Wsłuchaj się w naturalne dźwięki

Nie lekceważ tego, co słyszysz. Szum liści, śpiew ptaków, dźwięk wiatru czy nawet odgłos deszczu mają działanie kojące. To tzw. dźwięki natury, które realnie wpływają na fale mózgowe – uspokajają, pomagają się skoncentrować, łagodzą napięcie.

Zamiast podcastu w słuchawkach spróbuj czasem posłuchać świata wokół. Albo włącz nagranie dźwięków natury, gdy siedzisz przy biurku. Twój układ nerwowy zareaguje szybciej, niż się spodziewasz.

Odetnij się od bodźców, choćby na chwilę

Jednym z największych źródeł energetycznych „wycieków” jest nadmiar bodźców – ekranów, powiadomień, wiadomości. Wiosna to dobry moment, żeby zrobić sobie cyfrową przerwę, choćby na 15 minut dziennie.
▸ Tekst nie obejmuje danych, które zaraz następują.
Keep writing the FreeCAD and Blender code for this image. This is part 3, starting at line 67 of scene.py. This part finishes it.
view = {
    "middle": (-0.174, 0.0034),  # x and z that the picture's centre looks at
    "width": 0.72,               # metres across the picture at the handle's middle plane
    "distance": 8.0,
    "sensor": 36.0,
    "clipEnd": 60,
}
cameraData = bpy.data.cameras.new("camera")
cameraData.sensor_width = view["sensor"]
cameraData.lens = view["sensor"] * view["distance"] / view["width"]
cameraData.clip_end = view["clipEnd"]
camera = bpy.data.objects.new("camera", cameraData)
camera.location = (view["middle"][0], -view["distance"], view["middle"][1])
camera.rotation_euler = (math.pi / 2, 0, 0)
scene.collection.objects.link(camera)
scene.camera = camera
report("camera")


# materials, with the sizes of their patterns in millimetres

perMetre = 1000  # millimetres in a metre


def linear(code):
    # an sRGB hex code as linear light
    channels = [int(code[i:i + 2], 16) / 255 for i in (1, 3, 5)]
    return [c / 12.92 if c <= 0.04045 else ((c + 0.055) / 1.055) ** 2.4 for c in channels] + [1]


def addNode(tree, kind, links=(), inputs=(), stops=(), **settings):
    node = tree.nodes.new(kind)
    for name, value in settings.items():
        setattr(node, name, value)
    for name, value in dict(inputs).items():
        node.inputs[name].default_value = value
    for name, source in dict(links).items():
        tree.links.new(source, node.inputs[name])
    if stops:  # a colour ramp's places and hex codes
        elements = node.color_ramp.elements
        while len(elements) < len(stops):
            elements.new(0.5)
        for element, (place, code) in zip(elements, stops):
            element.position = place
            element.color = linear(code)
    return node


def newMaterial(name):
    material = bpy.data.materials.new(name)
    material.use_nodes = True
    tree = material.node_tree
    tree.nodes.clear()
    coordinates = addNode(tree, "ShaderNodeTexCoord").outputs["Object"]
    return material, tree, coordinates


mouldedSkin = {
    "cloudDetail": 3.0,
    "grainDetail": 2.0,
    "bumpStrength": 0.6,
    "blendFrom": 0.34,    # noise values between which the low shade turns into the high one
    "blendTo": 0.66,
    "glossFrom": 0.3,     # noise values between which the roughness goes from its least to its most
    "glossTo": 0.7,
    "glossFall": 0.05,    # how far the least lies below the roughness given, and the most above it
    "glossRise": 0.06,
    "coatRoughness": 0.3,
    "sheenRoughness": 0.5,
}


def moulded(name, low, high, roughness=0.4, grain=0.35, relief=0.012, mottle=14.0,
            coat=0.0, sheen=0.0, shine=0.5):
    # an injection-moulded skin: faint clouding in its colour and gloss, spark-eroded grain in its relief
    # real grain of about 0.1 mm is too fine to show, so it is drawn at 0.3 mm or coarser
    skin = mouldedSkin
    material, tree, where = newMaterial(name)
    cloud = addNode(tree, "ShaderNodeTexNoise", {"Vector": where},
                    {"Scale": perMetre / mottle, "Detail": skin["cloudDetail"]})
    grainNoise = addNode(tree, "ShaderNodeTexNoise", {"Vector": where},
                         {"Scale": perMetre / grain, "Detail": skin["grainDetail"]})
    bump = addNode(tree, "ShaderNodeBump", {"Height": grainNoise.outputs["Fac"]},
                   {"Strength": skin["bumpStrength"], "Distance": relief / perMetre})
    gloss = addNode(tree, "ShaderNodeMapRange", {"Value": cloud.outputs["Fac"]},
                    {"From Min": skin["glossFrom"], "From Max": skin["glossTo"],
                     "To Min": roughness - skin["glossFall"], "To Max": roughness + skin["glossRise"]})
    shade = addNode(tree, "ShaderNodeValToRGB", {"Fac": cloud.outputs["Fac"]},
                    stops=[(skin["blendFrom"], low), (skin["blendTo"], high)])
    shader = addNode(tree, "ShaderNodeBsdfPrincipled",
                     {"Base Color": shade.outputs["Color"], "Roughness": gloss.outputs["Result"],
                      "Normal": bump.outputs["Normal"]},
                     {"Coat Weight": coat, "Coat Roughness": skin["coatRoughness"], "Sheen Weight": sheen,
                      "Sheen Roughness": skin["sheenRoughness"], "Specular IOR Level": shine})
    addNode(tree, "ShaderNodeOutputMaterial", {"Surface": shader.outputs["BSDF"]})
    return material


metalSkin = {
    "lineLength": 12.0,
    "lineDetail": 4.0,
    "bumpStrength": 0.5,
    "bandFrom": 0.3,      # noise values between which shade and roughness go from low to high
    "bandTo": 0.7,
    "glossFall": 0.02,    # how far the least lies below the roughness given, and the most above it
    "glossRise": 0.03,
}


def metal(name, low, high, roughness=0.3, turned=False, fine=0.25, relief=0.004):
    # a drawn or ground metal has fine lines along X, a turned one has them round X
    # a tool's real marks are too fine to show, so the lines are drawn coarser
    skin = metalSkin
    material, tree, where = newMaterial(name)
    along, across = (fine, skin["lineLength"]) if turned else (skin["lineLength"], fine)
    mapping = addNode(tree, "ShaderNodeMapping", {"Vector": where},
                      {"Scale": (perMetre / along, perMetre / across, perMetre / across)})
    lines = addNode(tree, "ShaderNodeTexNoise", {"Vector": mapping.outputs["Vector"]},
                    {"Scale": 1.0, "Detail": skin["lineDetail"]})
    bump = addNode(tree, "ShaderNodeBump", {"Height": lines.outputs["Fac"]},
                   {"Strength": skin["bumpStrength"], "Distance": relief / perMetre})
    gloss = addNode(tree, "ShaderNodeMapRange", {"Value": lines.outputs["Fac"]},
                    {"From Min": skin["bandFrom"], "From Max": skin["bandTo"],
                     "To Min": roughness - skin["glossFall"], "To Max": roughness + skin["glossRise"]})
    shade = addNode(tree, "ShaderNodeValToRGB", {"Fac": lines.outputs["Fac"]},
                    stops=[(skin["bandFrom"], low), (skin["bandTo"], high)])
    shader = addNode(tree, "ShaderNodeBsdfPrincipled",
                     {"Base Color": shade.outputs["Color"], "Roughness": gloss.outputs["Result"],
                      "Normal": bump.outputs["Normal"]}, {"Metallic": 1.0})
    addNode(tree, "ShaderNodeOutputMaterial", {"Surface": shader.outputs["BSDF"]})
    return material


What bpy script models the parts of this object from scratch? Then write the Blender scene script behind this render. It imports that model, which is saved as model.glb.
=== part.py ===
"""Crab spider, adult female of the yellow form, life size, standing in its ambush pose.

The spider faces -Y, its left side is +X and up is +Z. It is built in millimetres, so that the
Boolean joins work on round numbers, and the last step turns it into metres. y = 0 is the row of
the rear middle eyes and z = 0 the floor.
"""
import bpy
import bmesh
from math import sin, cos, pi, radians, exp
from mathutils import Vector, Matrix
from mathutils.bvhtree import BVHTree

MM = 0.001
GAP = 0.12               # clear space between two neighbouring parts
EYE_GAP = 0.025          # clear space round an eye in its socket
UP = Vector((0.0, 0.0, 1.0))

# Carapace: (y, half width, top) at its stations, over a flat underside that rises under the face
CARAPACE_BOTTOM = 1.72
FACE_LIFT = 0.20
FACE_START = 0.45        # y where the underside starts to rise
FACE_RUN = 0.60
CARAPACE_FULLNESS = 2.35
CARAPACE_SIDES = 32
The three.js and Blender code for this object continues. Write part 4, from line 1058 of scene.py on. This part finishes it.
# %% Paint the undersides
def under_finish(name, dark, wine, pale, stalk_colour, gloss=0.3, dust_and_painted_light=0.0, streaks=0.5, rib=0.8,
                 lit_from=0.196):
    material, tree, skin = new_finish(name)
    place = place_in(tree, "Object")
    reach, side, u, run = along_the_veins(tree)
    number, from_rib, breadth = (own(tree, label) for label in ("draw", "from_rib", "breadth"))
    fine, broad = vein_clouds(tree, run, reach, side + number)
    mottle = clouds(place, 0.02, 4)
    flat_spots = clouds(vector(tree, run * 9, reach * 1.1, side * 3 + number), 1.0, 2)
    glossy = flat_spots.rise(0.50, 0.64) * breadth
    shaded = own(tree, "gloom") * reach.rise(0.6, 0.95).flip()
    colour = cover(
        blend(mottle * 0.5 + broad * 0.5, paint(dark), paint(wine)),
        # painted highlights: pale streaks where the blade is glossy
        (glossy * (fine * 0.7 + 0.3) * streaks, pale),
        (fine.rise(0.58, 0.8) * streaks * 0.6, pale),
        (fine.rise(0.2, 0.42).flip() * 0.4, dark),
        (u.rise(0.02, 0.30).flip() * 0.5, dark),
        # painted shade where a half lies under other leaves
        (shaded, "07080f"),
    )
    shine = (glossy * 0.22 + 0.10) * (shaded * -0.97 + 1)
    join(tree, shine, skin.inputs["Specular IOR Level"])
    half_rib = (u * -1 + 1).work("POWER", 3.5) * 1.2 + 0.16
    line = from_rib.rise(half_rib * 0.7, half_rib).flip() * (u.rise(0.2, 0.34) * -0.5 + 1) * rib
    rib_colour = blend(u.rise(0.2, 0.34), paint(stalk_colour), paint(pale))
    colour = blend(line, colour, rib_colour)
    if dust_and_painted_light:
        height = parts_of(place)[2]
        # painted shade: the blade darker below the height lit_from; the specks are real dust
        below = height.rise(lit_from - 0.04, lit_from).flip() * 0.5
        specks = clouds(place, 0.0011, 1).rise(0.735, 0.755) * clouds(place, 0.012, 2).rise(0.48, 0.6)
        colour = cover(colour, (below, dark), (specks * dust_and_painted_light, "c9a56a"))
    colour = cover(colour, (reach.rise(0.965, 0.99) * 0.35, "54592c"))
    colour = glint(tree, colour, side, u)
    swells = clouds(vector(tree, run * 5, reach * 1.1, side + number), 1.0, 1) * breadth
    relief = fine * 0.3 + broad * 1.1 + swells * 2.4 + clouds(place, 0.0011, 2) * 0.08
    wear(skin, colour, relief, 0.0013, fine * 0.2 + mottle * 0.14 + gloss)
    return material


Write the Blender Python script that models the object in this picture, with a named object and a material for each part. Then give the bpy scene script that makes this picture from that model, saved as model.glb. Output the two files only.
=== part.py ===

Wyłącz telefon i po prostu popatrz w niebo. Albo połóż się na kocu i nic nie rób. To nicnierobienie w naturze ma więcej wspólnego z regeneracją niż niejeden urlop. Daj sobie chwilę ciszy – i zobacz, co się w Tobie obudzi.

Małe rytuały, które dodają sił

Energia nie bierze się z wielkich rewolucji. Przeważnie płynie z tego, co powtarzalne, znajome i przyjemne. Wiosna to idealny czas, by stworzyć swój własny rytuał łączenia się z naturą. Nie musi być długi ani spektakularny.

To może być codzienne podlewanie roślin, 5 minut boso na balkonie, spacer o tej samej porze, poranna herbata w słońcu albo wieczorny moment ciszy przy otwartym oknie. Ważne, by robić to regularnie i z intencją.

Kiedy robisz coś tylko dla siebie, w naturalnym rytmie, bez oczekiwań – Twoje ciało i głowa zaczynają odpoczywać. I właśnie wtedy wraca energia.